The cost data (the size and weight of the box) is a straightforward budgeting exercise. The risk reduction achieved, the placement of the box, is less straightforward, especially on the likelihood reduction side of the risk equation.
Do you agree with my placement and size of the boxes? No. Great. I’m not looking for you to agree with my prioritization, and quite frankly it changes a lot based on your system, process, and business.
You have a decision to make. Do you join the chorus of trying to mandate an increasing long list of security controls and stoke the hysteria of potential consequences. This is the safe path. If anything happens and everything wasn’t funded and completed you can say I warned you. It’s not my fault. This path is easier, safer, and far more crowded. It’s also not that valuable. Thanks. You gave a long list of things I should do and tried to scare me into doing them. You’re not helping.
Or do you use your experience, knowledge and wisdom to identify, evaluate, and prioritize the OT security good practice controls and consequence reduction actions. And to pitch the risk in realistic terms to management. In a way that makes the decision easy.
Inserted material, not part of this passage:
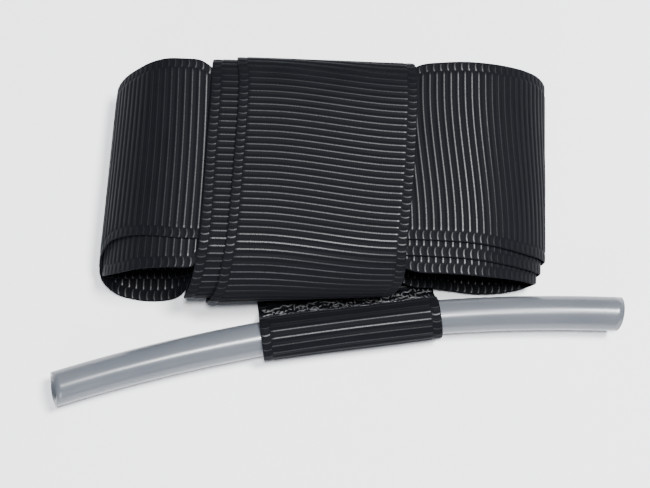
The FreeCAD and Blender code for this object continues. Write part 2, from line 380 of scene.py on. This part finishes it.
# ---- the wraps ------------------------------------------------------------------------------------
# Each row: front-to-back place and height of the left edge, of the right edge, then their X.
OUTER_WRAP = [
    (0, 0.95, 0, 0.95, -19.5, 18.3), (-12, 0.95, -12, 0.95, -20.8, 17.2),
    (-20, 1.15, -19.5, 1.1, -22.6, 15.3), (-26, 2.9, -24.6, 2.6, -24, 14),
    (-30.2, 6.4, -27.8, 6.2, -24.7, 13.8), (-31.3, 10.2, -28.6, 10.2, -23.8, 14.8),
    (-29.6, 14.6, -27.5, 14.6, -22, 16.3), (-25.7, 18.2, -24.6, 18.2, -20.9, 16.9),
    (-20.9, 19.95, -20.4, 19.95, -20.1, 17), (-15, 20.15, -15, 20.15, -19.7, 17.5),
    (-4, 20.15, -4, 20.15, -19.3, 18.4), (8, 20.15, 8, 20.15, -18.9, 18.8),
    (12, 20, 12, 20, -18.9, 18.9), (15.7, 19.5, 15.5, 19.5, -19, 18.8),
    (18.5, 18.6, 18.3, 18.6, -19.3, 18.7), (20.6, 17.2, 20.3, 17.2, -19.6, 18.5),
    (21.7, 15.2, 21.4, 15.2, -19.9, 18.2), (22.1, 12.5, 21.8, 12.5, -20, 18.1),
    (22.1, 8.5, 21.8, 8.5, -20, 18.1), (21.3, 4.3, 21.1, 4.3, -19.8, 18.2),
    (19.1, 1.5, 19, 1.5, -19.6, 18.3), (15.8, 0.45, 15.8, 0.45, -19.5, 18.5),
    (12, 0.25, 12, 0.25, -19.5, 18.6),
]
INNER_WRAP = [
    (-12, 1.65, -12, 1.65, -26.8, 11.2), (-19.3, 1.8, -19, 1.8, -27.8, 10.2),
    (-25.2, 3.5, -24.2, 3.3, -28.8, 9.2), (-29.4, 6.7, -27.2, 6.4, -29.4, 8.6),
    (-30.5, 10.2, -27.9, 10.2, -28.9, 9.1), (-28.9, 14.3, -27, 14.2, -27.5, 10.4),
    (-25.3, 17.6, -24.3, 17.5, -26.4, 11.5), (-20.8, 19.25, -20.4, 19.25, -25.7, 12.2),
    (-15, 19.45, -15, 19.45, -25.4, 12.5), (-4, 19.45, -4, 19.45, -25.2, 12.7),
    (8, 19.45, 8, 19.45, -24.9, 13),
    (12, 19.3, 12, 19.3, -24.8, 13.1), (15.5, 18.85, 15.2, 18.85, -24.9, 13),
    (18.1, 18, 17.7, 18, -25, 12.9), (20.1, 16.7, 19.6, 16.7, -25, 12.9),
    (21.2, 14.9, 20.6, 14.9, -25, 12.9), (21.6, 12.4, 21, 12.4, -25, 12.9),
    (21.6, 8.6, 21, 8.6, -25, 12.9), (20.9, 4.8, 20.4, 4.8, -25, 12.9),
    (18.6, 2.3, 18.4, 2.3, -25, 12.9), (15, 1.2, 15, 1.2, -25, 12.9),
    (10, 0.95, 10, 0.95, -25, 12.9),
]


def wrap(name, table, start):
    """A turn of strap round the middle of the hank."""
    controls = [((xl, yl, zl), (xr, yr, zr)) for yl, zl, yr, zr, xl, xr in table]
    return ribbon(name, controls, start=start, drift=-2.5)


# ---- the handle -------------------------------------------------------------------------------------
HANDLE_X = FOLD[0] + FOLD_BACK * math.sin(HANDLE_ANGLE)
HANDLE_Y = FOLD[1] - FOLD_BACK * math.cos(HANDLE_ANGLE)
SLEEVE_SLID = 1.1             # the sleeve strays this far right of the strap's own line,
STRAY_FROM, STRAY_TO = 30, 10  # between these distances behind the tube
SLEEVE_LOOSE = 0.16
# The last stretch from under the hank: places behind the tube's axis, and height.
SLEEVE_PATH = [
    (46.6, 0.25), (38, 0.25), (30, 0.25), (22, 0.25), (15, 0.25), (11, 0.25), (8, 0.25), (4.5, 0.27),
    (1.5, 0.4), (-1.9, 0.7), (-4.1, 2.2), (-4.75, 4.5), (-4.0, 6.8), (-2.0, 8.2), (0.2, 8.6),
    (2.2, 7.9), (3.5, 6.3), (4.2, 4.3), (5.0, 2.5), (6.2, 1.35), (7.6, 0.98), (9.1, 0.93),
]


def handle_point(along, back, height):
    """A place on the handle: along its tube to the right, and behind its axis."""
    x = HANDLE_X + along * math.cos(HANDLE_ANGLE) - back * math.sin(HANDLE_ANGLE)
    y = HANDLE_Y + along * math.sin(HANDLE_ANGLE) + back * math.cos(HANDLE_ANGLE)
    return (x, y, height)


def handle_strap():
    """The last stretch: under the hank, round the tube and back down on to itself."""
    half = STRAP_WIDTH / 2
    controls = []
    for back, height in SLEEVE_PATH:
        slid = SLEEVE_SLID * falling(back, STRAY_FROM, STRAY_TO)
        left, right = slid - half, slid + half
        controls.append((handle_point(left, back, height), handle_point(right, back, height)))
    return ribbon("handle_band", controls, start=0, loose=SLEEVE_LOOSE, bow=0.2)


def frame_point(point):
    """A place in the frame, in metres, from one in mm from the hank's middle."""
    return Vector((np.array(point) * MM + MIDDLE).tolist())


SEAM_ROWS = (4.3, 5.1, 5.9, 6.7)  # rows of stitches, behind the tube's axis
SEAM_HALF = 17.8              # half the length of a row
SEAM_LIFT = 0.3               # the thread lies this far above the middle of the cloth
SEAM_WAVER = 0.35             # how far a row strays from its line
GUIDE_POINTS = 60
# The pinched sleeve: places behind the tube's axis, its height there, and how steep it is.
PINCH_BACK = (3.5, 4.2, 5.0, 6.2, 7.6)
PINCH_HEIGHT = (6.3, 4.3, 2.5, 1.35, 0.98)
PINCH_SLOPE = (2.9, 2.5, 1.6, 0.6, 0.2)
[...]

These are the OT security professionals who will be in demand and worth a lot more.
Let me close with this … it’s not about agreeing with me. It’s not about agreeing with Ralph Langner, Rob Lee, Joel Langill, Jen Easterly or any of the other people who have strong and loud points of view. What we need from the early adopters and leaders, the people like you that come to S4. We need you to be brave, flexible, and to do the hard work to decide what is the best OT cyber risk management approach for the system you’re working on.
It will require you selecting and prioritizing actions, and more difficult, deciding what cyber hygiene not to do, at least not at this time. You need do to this to be a top professional in this field, to best benefit your company and your career.
Be brave, make your own choices, and enjoy S4.